Fans have overwhelmingly embraced the new team, cramming the Mile One Centre to more than capacity over the first 10 home games. In return, the people have been rewarded with a 12-3-3 start that has given St. John’s a share of first place overall in the AHL.

The enthusiastic reception from the community has clearly rubbed off on the hockey team.

“When you’re out at the grocery stores or at the restaurants people come up and talk to you,” said IceCaps coach Keith McCambridge. “They’re excited to have the American Hockey League back in St. John’s. It’s been really good. ... I look at it as a smaller scale of what’s taken place in Winnipeg – just the excitement of what they had [coming]back again.

“It seems to be they appreciate it even that much more.”

The relocation of the Atlanta Thrashers to Winnipeg in May set off a chain reaction that led to the creation of the IceCaps. They became the Jets’ affiliate after a subsequent move by the Manitoba Moose.

While there was no doubt St. John’s could support a team, the IceCaps – like the St. John’s Maple Leafs before them – have to contend with logistical challenges.

Connecting flights in Toronto are the norm and virtually every road trip ends up lasting more than a week. The team is also located almost 5,000 kilometres away from the parent club in Winnipeg.

McCambridge credits Jets management for making an effort to help bridge the geographical gap.

“Every one of our games we’ve had either [Jets GM]Kevin Cheveldayoff or [Jets assistant GM]Craig Heisinger and all of the scouts have been in,” he said. “We’ve had somebody from Winnipeg at every single game, at least one person in attendance.

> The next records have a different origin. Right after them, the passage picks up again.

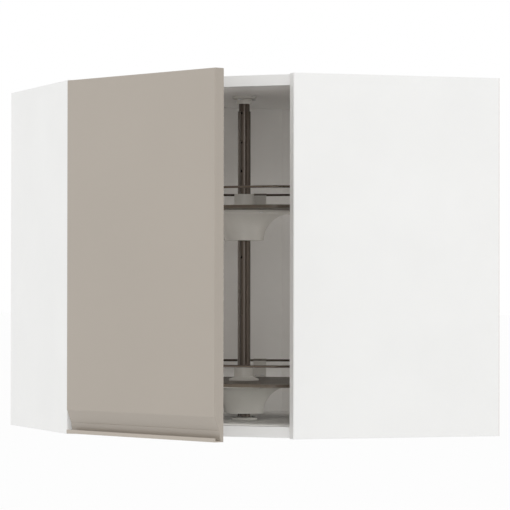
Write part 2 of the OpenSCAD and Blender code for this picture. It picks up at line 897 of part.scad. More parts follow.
module hub_outer_section() {
  arc_x = hub_r + hub_flank_r;
  difference() {
    square([arc_x, hub_h]);
    translate([arc_x, 0]) circle(r = hub_flank_r, $fn = 96);
  }
  translate([0, hub_h - hub_flange_t]) square([hub_flange_d / 2, hub_flange_t]);
}

module hub_inner_section() {
  arc_x = hub_r + hub_flank_r;
  translate([0, hub_wall]) difference() {
    square([arc_x - hub_wall, hub_h]);
    translate([arc_x, -hub_wall]) circle(r = hub_flank_r + hub_wall, $fn = 96);
  }
}

module hub_screw_set(pin_z) {
  color(steel) at_hub_screws(pin_z + pin_to_tray) screw(hub_flange_t + short_screw_l);
}

module collar(pin_z) {
  z = pin_z + pin_to_tray + tray_t;
  lip_z = bush_above_tray;
  color(light_grey) translate([0, 0, z]) difference() {
    union() {
      cylinder(d = collar_foot_d, h = collar_foot_t * 0.5);
      translate([0, 0, collar_foot_t * 0.5])
        cylinder(d1 = collar_foot_d, d2 = collar_d, h = collar_foot_t * 0.5);
      cylinder(d = collar_d, h = collar_h);
    }
    translate([0, 0, -eps]) cylinder(r = bush_r, h = lip_z + eps);
    translate([0, 0, lip_z - eps]) cylinder(r = bush_bore_r + bore_gap, h = collar_h);
  }
}

// A rail: one wire that follows the tray's edge, round the back and straight along the front
module rail(pin_z) {
  z = pin_z + pin_to_tray + tray_t + rail_rise;
  color(bronze) translate([0, 0, z]) {
    rotate(corner_bearing) wire_arc(rail_ring_r, rail_wire_r, 180 - 2 * corner_bearing);
    for (side = ["left", "right"])
      on_side(side) translate(corner_mid) rotate(-90 - bend_lap)
        wire_arc(rail_bend_r, rail_wire_r + rail_bend_extra / 2, 90 + corner_bearing + 2 * bend_lap);
    translate([-corner_mid.x, rail_edge - tray_front, 0])
      rotate([0, 90, 0]) cylinder(r = rail_wire_r, h = 2 * corner_mid.x, $fn = 24);
  }
}

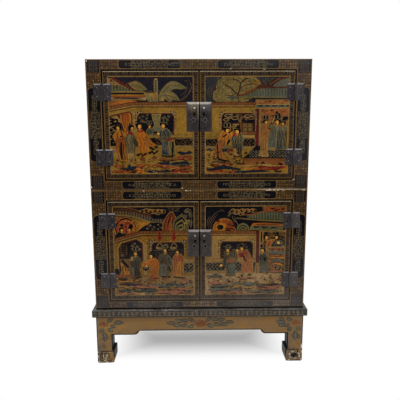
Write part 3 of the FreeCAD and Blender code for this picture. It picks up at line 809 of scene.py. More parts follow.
def frame_paint(bottom, opening, open_top, top, rails, blocks, fields):
    """All that is painted on one case's stiles and rails. A rail is its lower and upper edge, its fields'
    lower and upper edge, the radius of its lozenges, and the share of that in its middle; blocks and fields
    are the lower and upper edges of those on a stile."""
    art = Painting(-329.4, 329.4, bottom + 0.2, top - 0.2)
    for z0, z1, f0, f1, radius, middle_share in rails:
        diaper(art, -middle_half, middle_half, z0, z1, radius * middle_share, "straw")
        for hand in (-1, 1):
            diaper(art, *sorted((hand * middle_half, hand * rail_end)), z0, z1, radius)
            cartouche(art, *sorted((hand * (middle_half + 2), hand * field_end)), f0, f1, 0.6)
    for hand in (-1, 1):
        inner, outer = sorted((hand * stile_inner, hand * stile_outer))
        diaper(art, inner, outer, blocks[0][1], blocks[1][0])
        for z0, z1 in blocks:
            corner_block(art, inner, outer, z0, z1)
        cartouche(art, inner + 1.5, outer - 1.0, *fields, 0.36)
        art.stroke("net", [(hand * 328.4, bottom + 1), (hand * 328.4, top - 1)], 1.6, sharp=True)
    for grow, width, paint in ((1.6, 3.2, "black"), (3.8, 1.5, "gilt")):
        low, high, wide = opening - grow, open_top + grow, opening_half + grow
        loop = [(-wide, low), (wide, low), (wide, high), (-wide, high), (-wide, low - width / 2)]
        art.stroke(paint, loop, width, sharp=True)
    art.stroke("mesh", [(-329, top - 1.1), (329, top - 1.1)], 1.6, sharp=True)
    return art


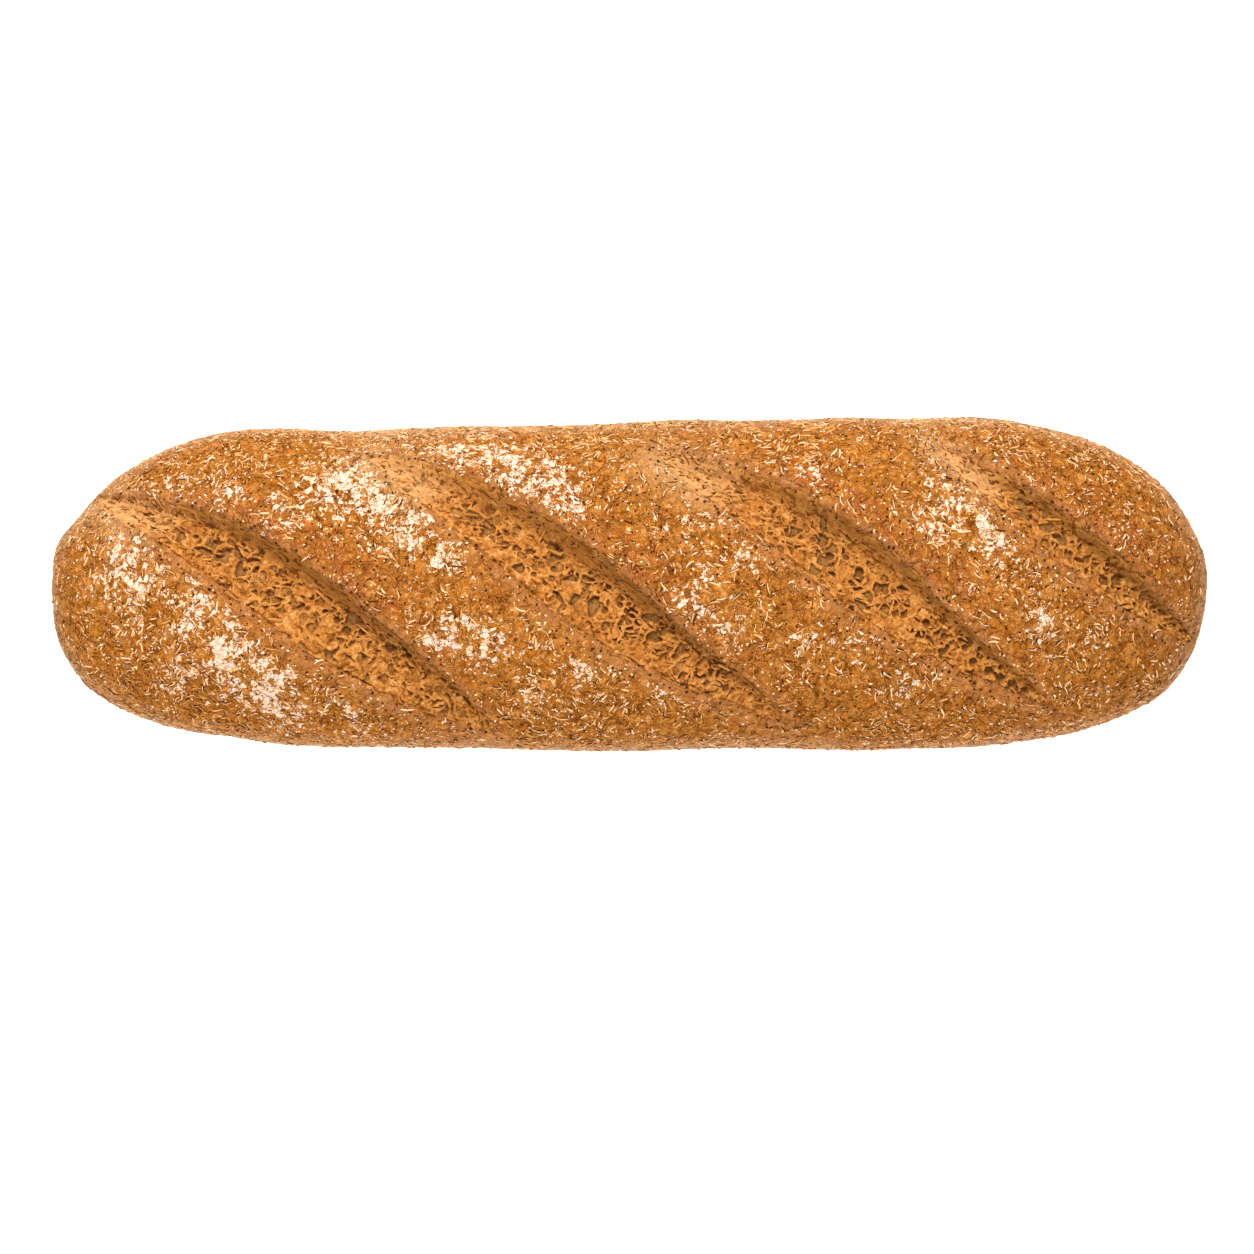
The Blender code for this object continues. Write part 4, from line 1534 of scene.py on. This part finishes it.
def strand_material():
    shader = Shader("crumb_strands")
    colour = shader.mix(shader.attribute("tone"), STRAND_DARK, STRAND_PALE_AND_HIGHLIGHT)
    grain = shader.noise(STRAND_GRAIN_SIZE, 3.0, 0.6)
    colour = shader.mix(shader.band(grain, 0.48, 0.70), colour, CRUMB_BROWN)
    return shader.finish(colour, shader.bump(grain, STRAND_BUMP))


def bran_material():
    shader = Shader("bran_flecks")
    return shader.finish(shader.mix(shader.attribute("tone"), DARK_MARK_AND_SHADE_BROWN, CRUMB_BROWN))


def flake_material():
    shader = Shader("crust_flakes")
    # The pale lane is a painted highlight, and the dark lane a crack that is also painted shadow
    light = shader.mix(shader.attribute("light"), HIGHLIGHT_GOLD, GRAIN_AND_HIGHLIGHT_CREAM)
    dark = shader.mix(shader.attribute("dark"), CRUST_ORANGE, PORE_CRACK_AND_SHADOW_BROWN)
    return shader.finish(shader.mix(shader.band(shader.attribute("lane"), 0.40, 0.60), light, dark))


def flour_material():
    shader = Shader("flour")
    grain = shader.noise(FLOUR_GRAIN_SIZE, 3.0, 0.6)
    colour = shader.mix(shader.band(grain, 0.40, 0.62), FLOUR_CREAM, FLOUR_WHITE)
    return shader.finish(colour, shader.bump(grain, FLOUR_BUMP), FLOUR_ROUGHNESS)


def grain_material():
    shader = Shader("bran_grains")
    colour = shader.mix(shader.attribute("tone"), GRAIN_TAN, GRAIN_AND_HIGHLIGHT_CREAM)
    grain = shader.noise(BRAN_GRAIN_SIZE, 2.0)
    return shader.finish(shader.mix(shader.band(grain, 0.6, 0.8), colour, CRUST_BROWN), None, GRAIN_ROUGHNESS)


# The photograph's view: straight down, with its frame's width at the height where the loaf is widest
FRAME_PIXELS = 1254
PIXELS_PER_METRE = 3716
LOAF_MIDDLE_PIXEL = (629, 584)
LENS_MM = 85.0
SENSOR_MM = 36.0

# The pale floor, and the soft light from the sky, from the back and from the front
FLOOR_SIZE = 6.0
FLOOR_GAP = 0.0002
FLOOR_MOTTLE_SIZE = 0.4
FLOOR_DARK = (0.28, 0.28, 0.28, 1.0)
FLOOR_PALE = (0.32, 0.32, 0.32, 1.0)
FLOOR_ROUGHNESS = 0.9
FLOOR_SPECULAR = 0.1
FLOOR_GLOW = 1.1
WHITE = (1.0, 1.0, 1.0, 1.0)
SKY_STRENGTH = 0.70
LAMPS = (
    {"name": "key", "place": (-0.08, 0.60, 0.70), "size": 0.40, "watts": 9.0, "colour": (1.0, 0.99, 0.97)},
    {"name": "fill", "place": (-0.20, -0.80, 0.45), "size": 0.80, "watts": 5.0, "colour": (1.0, 1.0, 1.0)},
)


def make_camera():
    data = bpy.data.cameras.new("camera")
    data.lens = LENS_MM
    data.sensor_width = SENSOR_MM
    camera = bpy.data.objects.new("camera", data)
    bpy.context.scene.collection.objects.link(camera)
    distance = FRAME_PIXELS / PIXELS_PER_METRE * LENS_MM / SENSOR_MM
    x = (FRAME_PIXELS / 2 - LOAF_MIDDLE_PIXEL[0]) / PIXELS_PER_METRE
    y = (LOAF_MIDDLE_PIXEL[1] - FRAME_PIXELS / 2) / PIXELS_PER_METRE
    camera.location = (x, y, WIDEST_HEIGHT + distance)
    bpy.context.scene.camera = camera


def area_light(name, place, size, watts, colour):
    data = bpy.data.lights.new(name, "AREA")
    data.size = size
    data.energy = watts
    data.color = colour
    light = bpy.data.objects.new(name, data)
    light.location = place
    light.rotation_euler = Vector(place).to_track_quat("Z", "Y").to_euler()
    bpy.context.scene.collection.objects.link(light)


def make_stage():
    bpy.ops.mesh.primitive_plane_add(size=FLOOR_SIZE, location=(0.0, 0.0, -FLOOR_GAP))
    floor = bpy.context.object
    floor.name = "floor"
    shader = Shader("floor")
    shade = shader.mix(shader.noise(FLOOR_MOTTLE_SIZE, 2.0), FLOOR_DARK, FLOOR_PALE)
    floor.data.materials.append(shader.finish(shade, None, FLOOR_ROUGHNESS, FLOOR_SPECULAR))
    shader.principled.inputs["Emission Color"].default_value = WHITE
    shader.principled.inputs["Emission Strength"].default_value = FLOOR_GLOW

    world = bpy.data.worlds.new("studio")
    bpy.context.scene.world = world
    world.use_nodes = True
    background = world.node_tree.nodes["Background"]
    background.inputs["Color"].default_value = WHITE
    background.inputs["Strength"].default_value = SKY_STRENGTH

    for lamp in LAMPS:
        area_light(**lamp)
    bpy.context.scene.view_settings.view_transform = "Standard"


make_camera()
make_stage()
make_crust()
make_crumbs()
make_flakes()
make_flour()
make_grains()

They’re visible when they come down, they have a chance to talk to the guys, so it’s been great.

“It’s been the best I’ve seen where they’re making sure that the team knows that they’re keeping close tabs on them.”

Both the Marlies and IceCaps have had to deal with losing players to NHL callups. The Maple Leafs are now carrying three players that started the year in the AHL while the Jets have four.

Even still, they remain among the better teams in the league with the North Division-leading Marlies (10-5-3) riding a four-game win streak heading into the two-game series against the Atlantic Division leaders.

Eakins will always have a soft spot for St. John’s after a 20-game stint there as a player in 1998-99. At the time, he was on a one-way deal with the Maple Leafs but found himself headed to the AHL after being the odd man out on defence.

Initially, he was upset about the situation. That changed once he arrived on The Rock.

“I really embraced it,” Eakins said. “The people in town were so generous and so kind and always wanted to have a chat about whatever the topic of the day was. I just found it such a friendly place to live.

“And as friendly as it is and as kind as they are, they’re extremely hard-working rugged people here. I think this town rubs off on its hockey teams.”

That being said, he understands why the Maple Leafs organization ended up making the decision to end a 14-year run in St. John’s by moving their farm team closer to home.

In his current role, he sees a lot of benefits in having the prospects playing just down the road from Air Canada Centre.

“St. John’s was a wonderful market, these people here treated the Toronto players so great,” Eakins said. “They’re so passionate about hockey and I know the abundance of the people in this town are Toronto Maple Leafs fans. I know that was a bitter pill for them to swallow, but it was for the good of the organization.

“I’m just glad that they’ve got a team back here. And I’m glad that they’re supporting it.”